Perbudakan Di Indonesia Pada Zaman Kolonial Belanda
Menurut laman historia.co.id sejarah perbudakan di Indonesia telah dimulai pada abad ke-15 Masehi jauh sebelum kedatangan orang-orang Belanda ke Nusantara. Kala itu terdapat sejumlah orang yang menyerahkan dirinya secara sukarela kepada penguasa setempat untuk dijadikkan budak. Penyebabnya antara lain terlilit hutang piutang, ketidakmampuan membayar mas kawin, kegagalan panen, atau malapetaka lainnya.
Menurut sejarawan Australia Anthony Reid dalam bukunya berjudul Asia Tenggara Dalam Kurun Niaga ( 1450-1680 ) menyatakan bahwa " Di Aceh setiap orang menjual dirinya sendiri. Sejumlah penguasa penting mempunyai tidak kurang dari seribu budak dan semua saudagar besar, yang juga memiliki budak-budak ". Di tempat lain misalnya di Banten, misalnya, para sultan Banten mempekerjakan budak untuk menghibur para tamu.
Khusus di Batavia ( kini Jakarta )orang-orang Belanda menguasai perdagangan budak. Budak-budak itu didatangkan dari Bali dan Sulawesi Selatan. Bukan hanya penguasa Belanda saja yang mempekerjakan budak-budak itu, tetapi juga orang merdeka ( mantan budak ) yang disebut Mardijker. Meskipun demikian, prang-orang Belanda dan Mardijker pemilik budak tidak dapat bertindak sewenang-wenang terhadap mereka. Mereka membutuhkan budak tak hanya sebagai tenaga kerja melainkan juga simbol status. Dalam memperdagangkan budak orang-orang belanda bekerjasama dengan orangorang Cina ) Lihat sejarawan Batara R Hutagalung. Indonesia Tak Pernah DiJajah 2017 ).
Pada masa British Interregnum ( Pemerintahan sisipan Inggris 1811-1816 ) Letnan Gubernur Jenderal Inggris di Jawa, Sir Thomas Stamford Raffles, berusaha untuk menghapuskan perbudakan di Hindia Belanda atas dasar Slave Act 1807 yang berlaku di koloni-koloni Britania Raya. Pada masa itu kepemilikkan budak merupakan simbol kekayaan dan status sosial. Namun kenyataannya memurut sejarawan Alwi Shahab dalam buku Batavia Kota Hantu ( 2008 ) Sir Thomas Raffles memiliki beberapa budak yang berasal dari India.

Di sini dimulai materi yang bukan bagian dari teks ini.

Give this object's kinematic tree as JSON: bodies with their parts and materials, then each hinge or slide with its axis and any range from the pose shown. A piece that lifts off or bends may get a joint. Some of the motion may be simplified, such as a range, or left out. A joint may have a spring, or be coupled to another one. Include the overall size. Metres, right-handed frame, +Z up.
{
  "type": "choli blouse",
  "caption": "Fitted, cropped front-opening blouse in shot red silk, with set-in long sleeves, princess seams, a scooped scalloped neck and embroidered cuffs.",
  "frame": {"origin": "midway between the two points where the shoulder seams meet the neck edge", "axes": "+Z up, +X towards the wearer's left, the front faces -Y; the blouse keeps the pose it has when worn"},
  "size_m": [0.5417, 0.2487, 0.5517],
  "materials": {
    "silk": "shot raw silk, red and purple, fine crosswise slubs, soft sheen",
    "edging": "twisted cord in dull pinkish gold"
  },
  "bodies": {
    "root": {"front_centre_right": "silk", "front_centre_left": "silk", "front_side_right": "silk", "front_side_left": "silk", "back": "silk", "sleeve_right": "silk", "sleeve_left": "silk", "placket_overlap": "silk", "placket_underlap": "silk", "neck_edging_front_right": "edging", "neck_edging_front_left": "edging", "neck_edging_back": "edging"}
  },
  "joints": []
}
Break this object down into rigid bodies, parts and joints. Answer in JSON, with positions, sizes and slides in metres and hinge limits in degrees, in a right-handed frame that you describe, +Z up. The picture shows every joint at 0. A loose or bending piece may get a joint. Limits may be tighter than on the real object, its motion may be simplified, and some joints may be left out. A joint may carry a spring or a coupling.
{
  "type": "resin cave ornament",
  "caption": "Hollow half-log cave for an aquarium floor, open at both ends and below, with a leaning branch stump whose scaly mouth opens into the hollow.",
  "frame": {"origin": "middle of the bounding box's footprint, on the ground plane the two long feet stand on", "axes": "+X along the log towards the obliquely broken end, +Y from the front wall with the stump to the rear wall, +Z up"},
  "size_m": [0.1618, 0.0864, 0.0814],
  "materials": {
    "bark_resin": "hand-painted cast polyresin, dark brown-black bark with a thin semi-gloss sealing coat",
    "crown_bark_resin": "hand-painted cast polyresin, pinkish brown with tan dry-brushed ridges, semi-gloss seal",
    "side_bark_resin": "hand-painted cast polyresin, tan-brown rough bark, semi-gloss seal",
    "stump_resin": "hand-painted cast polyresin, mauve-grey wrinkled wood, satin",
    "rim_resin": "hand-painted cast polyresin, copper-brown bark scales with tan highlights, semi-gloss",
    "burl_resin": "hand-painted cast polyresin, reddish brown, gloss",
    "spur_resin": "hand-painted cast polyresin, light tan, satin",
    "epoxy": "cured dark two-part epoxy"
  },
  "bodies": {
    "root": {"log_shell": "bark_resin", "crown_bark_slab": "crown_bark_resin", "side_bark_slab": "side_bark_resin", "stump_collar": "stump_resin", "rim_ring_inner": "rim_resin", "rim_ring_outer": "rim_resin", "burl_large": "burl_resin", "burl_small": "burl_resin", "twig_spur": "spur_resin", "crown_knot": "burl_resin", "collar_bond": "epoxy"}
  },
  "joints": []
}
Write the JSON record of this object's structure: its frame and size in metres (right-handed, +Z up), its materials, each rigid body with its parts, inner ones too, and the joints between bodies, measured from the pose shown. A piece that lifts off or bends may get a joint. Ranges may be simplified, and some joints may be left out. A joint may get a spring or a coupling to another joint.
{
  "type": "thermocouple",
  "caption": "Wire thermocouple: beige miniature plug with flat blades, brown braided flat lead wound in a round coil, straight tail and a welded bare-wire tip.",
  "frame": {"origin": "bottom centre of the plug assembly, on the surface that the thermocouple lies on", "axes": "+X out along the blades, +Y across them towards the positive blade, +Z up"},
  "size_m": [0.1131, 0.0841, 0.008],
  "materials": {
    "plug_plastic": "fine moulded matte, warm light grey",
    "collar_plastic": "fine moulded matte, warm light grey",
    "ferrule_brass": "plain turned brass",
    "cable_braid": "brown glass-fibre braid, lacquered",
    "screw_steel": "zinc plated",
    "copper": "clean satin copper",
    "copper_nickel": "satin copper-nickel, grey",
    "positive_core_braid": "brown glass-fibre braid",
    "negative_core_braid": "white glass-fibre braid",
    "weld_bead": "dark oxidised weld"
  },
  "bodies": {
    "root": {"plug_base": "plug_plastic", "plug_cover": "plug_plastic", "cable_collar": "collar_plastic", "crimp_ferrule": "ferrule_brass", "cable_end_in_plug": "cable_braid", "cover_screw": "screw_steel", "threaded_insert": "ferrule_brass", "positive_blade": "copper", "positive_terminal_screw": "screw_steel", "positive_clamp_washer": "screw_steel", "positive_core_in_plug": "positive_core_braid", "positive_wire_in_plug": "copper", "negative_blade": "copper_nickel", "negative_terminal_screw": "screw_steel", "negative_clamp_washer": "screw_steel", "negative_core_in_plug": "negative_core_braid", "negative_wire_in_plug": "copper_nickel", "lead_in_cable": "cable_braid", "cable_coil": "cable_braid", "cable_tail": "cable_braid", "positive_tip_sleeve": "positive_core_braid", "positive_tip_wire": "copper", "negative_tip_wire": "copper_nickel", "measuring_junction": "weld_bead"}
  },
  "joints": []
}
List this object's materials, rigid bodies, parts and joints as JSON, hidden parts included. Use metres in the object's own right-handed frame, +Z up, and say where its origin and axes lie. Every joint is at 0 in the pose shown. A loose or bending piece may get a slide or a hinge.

Menurut laman historia. co.id sikap pragmatis Raffles lainnya tentang perbudakan ketika dia tak bisa menolak pengiriman ribuan budak dari Jawa ke Banjarmasin, Kalimantan Selatan, atas permintaan koleganya residen Inggris di Banjarmasin, Alexander Hare, yang baru menerima tanah yang luas dari Sultan Banjar. Hare mendirikan kerajaan kecil di sana yang dia namakan Maluka ( lengkap dengan haremnya ) dan budak-budak kiriman Raffles sebagai tenaga kerja. Di Britania Raya, skandal ini dikenal dengan nama The Bandjarmasin Enormity ( Kekejaman Banjarmasin ).
Dalam masa pemerintahannya yang singkat di Hindia Belanda, Raffles mengkritik kepemilikkan budak-budak oleh orang-orang Belanda pada saat itu. Ketika Belanda berkuasa kembali di Hindia Belanda pasca Perang Napoleon di Eropa, orang-orang Belanda yang tinggal di Hindia Belanda menghidupkan lagi perbudakan sebelum akhirnya Pemerintah kolonial Belanda secara resmi menghapuskan sistem perbudakan di Hindia Belanda pada tahun 1860 ( Lihat pula sejarawan Batara R Hutagalung. Indonesia Tidak Pernah Dijajah 2017 ).
Kehilangan budak berarti kehilangan status. Maka para pemilik budak berusaha merawat mereka sebaik mungkin. Namun ada saja budak yang kabur karena perlakuan sewenang-wenang majikan mereka. Perbudakan di era VOC itu terus berlanjut hingga VOC runtuh dan dibubarkan pada akhir abad ke-18.